• Anita Badhwar

The Festival of Colors, Holi

Some of my non-Indian friends have asked me about the festival of colors, Holi. So, considering that it is Holi today, I thought it would be appropriate to blog about this festival. Holi is a fun festival in which people celebrate the arrival of spring.

Origin and the Significance of the Festival

The throwing of gulal (colored powder) can be traced back to the Hindu God Krishna. It is believed that Krishna used to play Holi with his consort Radha and gopis (cowherd girls). The origin of the festival's name may be traced back to the story of Prahlad.

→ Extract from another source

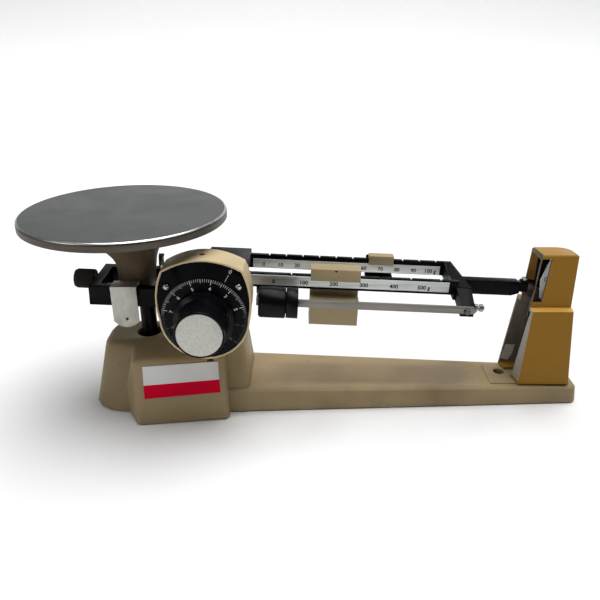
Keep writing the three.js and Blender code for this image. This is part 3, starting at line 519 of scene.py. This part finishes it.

Prahlad’s father, King Hiranyakashyap was a tyrant, who wanted everyone in his kingdom to worship him as God. Prahlad instead worshipped the Hindu God, Vishnu, which angered his father. As a result, the King tried to slay Prahlad many times but failed. The King decided to ask his sister, Holika, for help. Holika had a special blessing that protected her from fire. Using this special blessing, he devised a plan in which Holika would trick Prahlad into allowing her to hold him while she walked through a fire in order to slay him. After entering the fire, Holika perished, not Prahlad. It is believed that the blessing worked on Holika alone, and that Lord Vishnu intervened to save Prahlad because of his devotion to him. On the night before Holi,

people light bonfires which symbolize the burning of Holika. Thus, Holi is a celebration

of the victory of good over evil.

Radha Krishna playing Holi

How is Holi Celebrated?

As part of the Holi festivities, people throw gulal on each other and use pichkaris (water guns) which are filled with colored water. Also, people fill up water balloons with colored water to throw at their unsuspecting victims and end up saying, "Bura Mat Mano, Holi Hai!" (don't feel bad it's Holi) People typically dress in white so that the different gulal colors will be visible. Typically, Gujiya a deep-fried doughy sweet dish filled with a mixture of khoya (dried cheese), raisins, sugar is served along with Thandai, a milky drink containing nuts and spices like cardamom.

Gujiya is bottom right

On this day there is no rich or poor class, old or young - it is simply a festival that brings the community together.

So tell me, how will you be celebrating Holi?